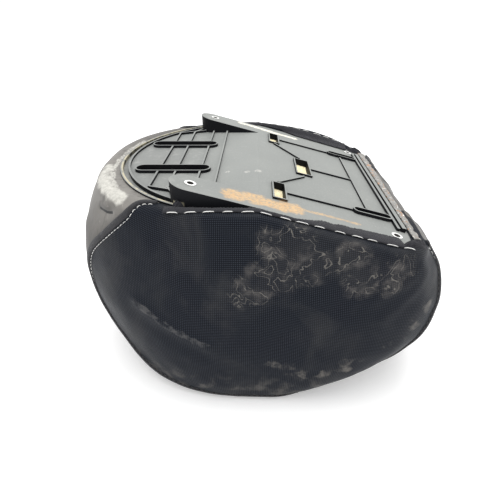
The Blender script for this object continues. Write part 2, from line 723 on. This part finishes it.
def dark_cloth_finish(name, base, light, weave_size, roughness=0.85):
    """Dark cloth: a fine weave, fuzz and uneven fading."""
    f = Finish(name, Specular_IOR_Level=0.2, Sheen_Weight=0.08, Sheen_Roughness=0.5)
    turns = 2 * math.pi / weave_size
    waves = [f.math("SINE", f.times(along, turns)) for along in (f.x, f.math("ADD", f.y, f.z))]
    threads = f.times(*waves)
    fuzz = f.noise(1.2, detail=5, roughness=0.8)
    colour = f.mix(f.math("ADD", f.times(threads, 0.25), fuzz), base, light)
    faded = tuple(min(1, 2.2 * c) for c in light)
    colour = f.mix(f.step(f.noise(11), 0.56, 0.75, 0, 0.4), colour, faded)
    return f.finish(colour, roughness, f.bump(f.math("ADD", threads, fuzz), 0.3, 0.7))


THREAD_TWIST = 0.9


def thread_finish():
    """Off-white thread with a twist, soiled nearly black round the tail and low down."""
    f = Finish("thread", Roughness=0.7, Specular_IOR_Level=0.2)
    along = f.math("ADD", f.x, f.math("ADD", f.y, f.z))
    twist = f.math("SINE", f.times(along, 2 * math.pi / THREAD_TWIST))
    colour = f.mix(f.noise(8), (0.55, 0.54, 0.52), (0.9, 0.9, 0.88))
    at_tail = f.times(f.step(f.x, 0, 100), f.step(f.z, -52, -64))
    soiled = f.times(f.any([at_tail, f.step(f.z, -88, -112)]), 0.93)
    colour = f.mix(soiled, colour, (0.03, 0.03, 0.03))
    return f.finish(colour, None, f.bump(twist, 0.15, 0.6))


def foam_finish():
    """Yellowed open-cell foam."""
    f = Finish("foam", Roughness=0.95)
    pores = f.add("ShaderNodeTexVoronoi", {"Vector": f.point, "Scale": 0.7}).outputs["Distance"]
    colour = f.mix(f.noise(9, detail=4), (0.9, 0.74, 0.42), (1.0, 0.93, 0.66))
    colour = f.mix(f.step(pores, 0.1, 0.35, 0.5, 0), colour, (0.4, 0.27, 0.12))
    return f.finish(colour, None, f.bump(pores, 0.8, 0.8))


def staple_finish():
    """Steel wire, mostly rusted."""
    f = Finish("staple_wire")
    rusty = f.step(f.noise(9, detail=3), 0.42, 0.56)
    colour = f.mix(rusty, (0.72, 0.71, 0.68), (0.36, 0.16, 0.06))
    roughness = f.step(rusty, 0, 1, 0.35, 0.85)
    metallic = f.step(rusty, 0, 1, 0.8, 0.0)
    return f.finish(colour, roughness, f.bump(f.noise(0.8), 0.2, 0.6), metallic)


def flange_finish():
    """Grey worn vinyl over the pan's tail edge, flecked with white and rust."""
    f = Finish("flange_vinyl", Roughness=0.6)
    fine = f.noise(2.2, detail=5, roughness=0.75)
    colour = f.mix(f.noise(14, detail=4), (0.12, 0.117, 0.11), (0.3, 0.29, 0.27))
    colour = f.mix(f.step(fine, 0.55, 0.66, 0, 0.8), colour, (0.82, 0.8, 0.75))
    rust = f.times(f.step(f.noise(6, detail=4), 0.58, 0.66), f.step(fine, 0.4, 0.5))
    colour = f.mix(rust, colour, (0.42, 0.2, 0.08))
    return f.finish(colour, None, f.bump(fine, 0.5, 0.7))


pan_plastic = pan_finish()
insert_metal = insert_finish()
mesh_vinyl = mesh_finish()
smooth_vinyl = smooth_finish()
welt_vinyl = dark_cloth_finish("welt_vinyl", (0.008, 0.008, 0.01), (0.03, 0.03, 0.034), 1.4, 0.6)
hem_fabric = dark_cloth_finish("hem_fabric", (0.01, 0.01, 0.013), (0.035, 0.035, 0.041), 1.1)
thread = thread_finish()
foam = foam_finish()
staple_wire = staple_finish()
flange_vinyl = flange_finish()


# ---------------------------------------------------------------- the cushion and its covers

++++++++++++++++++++

## [STATED TASK]
Repeat the material above in full, quoting it exactly.

## [TASK OUTPUT]
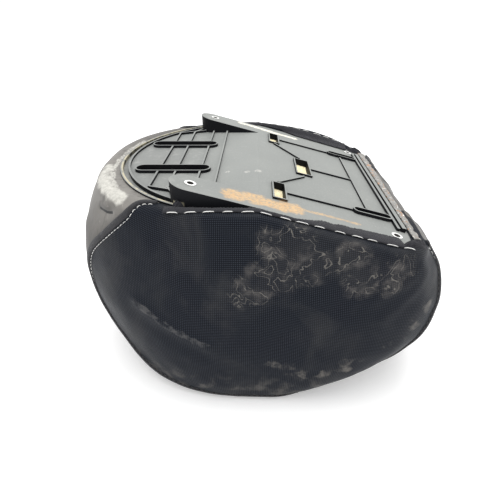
The Blender script for this object continues. Write part 2, from line 723 on. This part finishes it.
def dark_cloth_finish(name, base, light, weave_size, roughness=0.85):
    """Dark cloth: a fine weave, fuzz and uneven fading."""
    f = Finish(name, Specular_IOR_Level=0.2, Sheen_Weight=0.08, Sheen_Roughness=0.5)
    turns = 2 * math.pi / weave_size
    waves = [f.math("SINE", f.times(along, turns)) for along in (f.x, f.math("ADD", f.y, f.z))]
    threads = f.times(*waves)
    fuzz = f.noise(1.2, detail=5, roughness=0.8)
    colour = f.mix(f.math("ADD", f.times(threads, 0.25), fuzz), base, light)
    faded = tuple(min(1, 2.2 * c) for c in light)
    colour = f.mix(f.step(f.noise(11), 0.56, 0.75, 0, 0.4), colour, faded)
    return f.finish(colour, roughness, f.bump(f.math("ADD", threads, fuzz), 0.3, 0.7))


THREAD_TWIST = 0.9


def thread_finish():
    """Off-white thread with a twist, soiled nearly black round the tail and low down."""
    f = Finish("thread", Roughness=0.7, Specular_IOR_Level=0.2)
    along = f.math("ADD", f.x, f.math("ADD", f.y, f.z))
    twist = f.math("SINE", f.times(along, 2 * math.pi / THREAD_TWIST))
    colour = f.mix(f.noise(8), (0.55, 0.54, 0.52), (0.9, 0.9, 0.88))
    at_tail = f.times(f.step(f.x, 0, 100), f.step(f.z, -52, -64))
    soiled = f.times(f.any([at_tail, f.step(f.z, -88, -112)]), 0.93)
    colour = f.mix(soiled, colour, (0.03, 0.03, 0.03))
    return f.finish(colour, None, f.bump(twist, 0.15, 0.6))


def foam_finish():
    """Yellowed open-cell foam."""
    f = Finish("foam", Roughness=0.95)
    pores = f.add("ShaderNodeTexVoronoi", {"Vector": f.point, "Scale": 0.7}).outputs["Distance"]
    colour = f.mix(f.noise(9, detail=4), (0.9, 0.74, 0.42), (1.0, 0.93, 0.66))
    colour = f.mix(f.step(pores, 0.1, 0.35, 0.5, 0), colour, (0.4, 0.27, 0.12))
    return f.finish(colour, None, f.bump(pores, 0.8, 0.8))


def staple_finish():
    """Steel wire, mostly rusted."""
    f = Finish("staple_wire")
    rusty = f.step(f.noise(9, detail=3), 0.42, 0.56)
    colour = f.mix(rusty, (0.72, 0.71, 0.68), (0.36, 0.16, 0.06))
    roughness = f.step(rusty, 0, 1, 0.35, 0.85)
    metallic = f.step(rusty, 0, 1, 0.8, 0.0)
    return f.finish(colour, roughness, f.bump(f.noise(0.8), 0.2, 0.6), metallic)


def flange_finish():
    """Grey worn vinyl over the pan's tail edge, flecked with white and rust."""
    f = Finish("flange_vinyl", Roughness=0.6)
    fine = f.noise(2.2, detail=5, roughness=0.75)
    colour = f.mix(f.noise(14, detail=4), (0.12, 0.117, 0.11), (0.3, 0.29, 0.27))
    colour = f.mix(f.step(fine, 0.55, 0.66, 0, 0.8), colour, (0.82, 0.8, 0.75))
    rust = f.times(f.step(f.noise(6, detail=4), 0.58, 0.66), f.step(fine, 0.4, 0.5))
    colour = f.mix(rust, colour, (0.42, 0.2, 0.08))
    return f.finish(colour, None, f.bump(fine, 0.5, 0.7))


pan_plastic = pan_finish()
insert_metal = insert_finish()
mesh_vinyl = mesh_finish()
smooth_vinyl = smooth_finish()
welt_vinyl = dark_cloth_finish("welt_vinyl", (0.008, 0.008, 0.01), (0.03, 0.03, 0.034), 1.4, 0.6)
hem_fabric = dark_cloth_finish("hem_fabric", (0.01, 0.01, 0.013), (0.035, 0.035, 0.041), 1.1)
thread = thread_finish()
foam = foam_finish()
staple_wire = staple_finish()
flange_vinyl = flange_finish()


# ---------------------------------------------------------------- the cushion and its covers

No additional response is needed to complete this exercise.